Anche su questa tematica, tuttavia, mi voglio permettere una piccola polemica: le contestazioni ci sono state, anche in altri simili casi accaduti altrove, ma mai davvero corpose, continue e in grado di coinvolgere tutto il tessuto della tifoseria. In Italia si dà veramente troppa libertà di azione a chi vuol mettere mano sui punti sacri della storia di un club. Ci possiamo (dobbiamo) far star bene terze maglie a dir poco tremende, ma non si può rimanere in silenzio quando anche la prima e la seconda casacca vengono pesantemente vilipese (e nel caso della Roma è sufficiente vedere la seconda, molto più vicina a quella della Juve o del Real Madrid anni novanta, per non parlare delle tenute di allenamento o riscaldamento, vade retro!) in nome del Dio danaro, che sarà pure il motore di ogni aspetto della nostra società, ma che almeno in alcuni ambienti più radicali dovrebbe essere visto con il fumo agli occhi se in grado di cancellare i punti cardine di cui sopra.

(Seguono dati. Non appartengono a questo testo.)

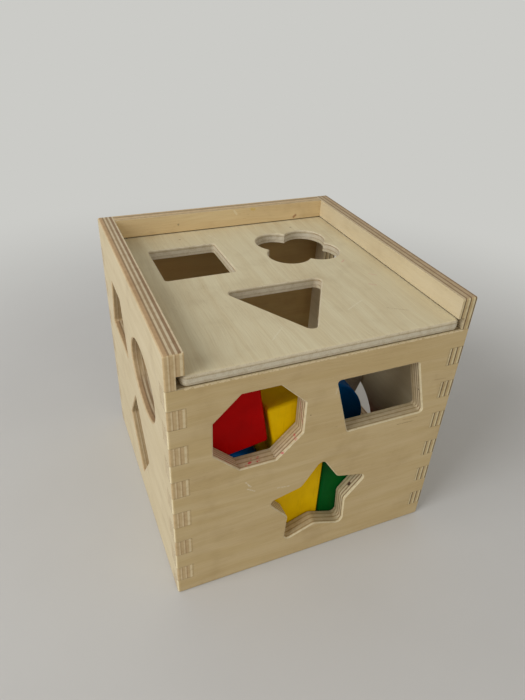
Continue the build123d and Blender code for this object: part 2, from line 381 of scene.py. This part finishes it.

Ecco, francamente io ho messo a fuoco con difficoltà questo Roma-Salernitana pensando a tutte le suddette questioni. E mi chiedo: si sbandiera ai quattro venti l’ennesimo sold out, ma a che prezzo? Si parla di maglia più venduta nella storia del club, ma a che prezzo? Forse risulto pedante e puntiglioso, ma se il dazio da pagare è in termini di identità, io sono sempre per un passo indietro. In tutto, in ogni campo della vita.

Venendo alla sfida tra le due tifoserie e alla partita in generale, come detto il caldo non favorisce propriamente il godimento dalla giornata. Da Salerno sono oltre cinquemila i tifosi ad affollare il settore. I granata mettono in mostra la solita, ottima, prova di tifo. Bei picchi canori, soprattutto in concomitanza con le reti dei campani, una sciarpata, qualche fumogeno e l’ennesima conferma di quanto quella tirrenica sia una piazza che trova la sua naturale collocazione in massima divisione. Discorso un po’ diverso per il pubblico di casa che – nessuno me ne voglia -, salvo gli ultimi dieci minuti, oggi non si dimostra propriamente all’altezza. In campo il match finisce con un’emozionante 2-2. Da segnalare l’ingresso con dieci minuti di ritardo dei gruppi posizionati nel Distinto lato Tribuna Tevere per protestare contro il divieto di portare bandieroni piovuto qualche giorno prima e interpretato come una vera e propria doccia fredda, soprattutto in seguito al grande lavoro fatto negli ultimi due anni per animare un settore generalmente poco avvezzo al tifo. Numerosi striscioni esposti per ricordare Carlo Mazzone, scomparso qualche giorno prima.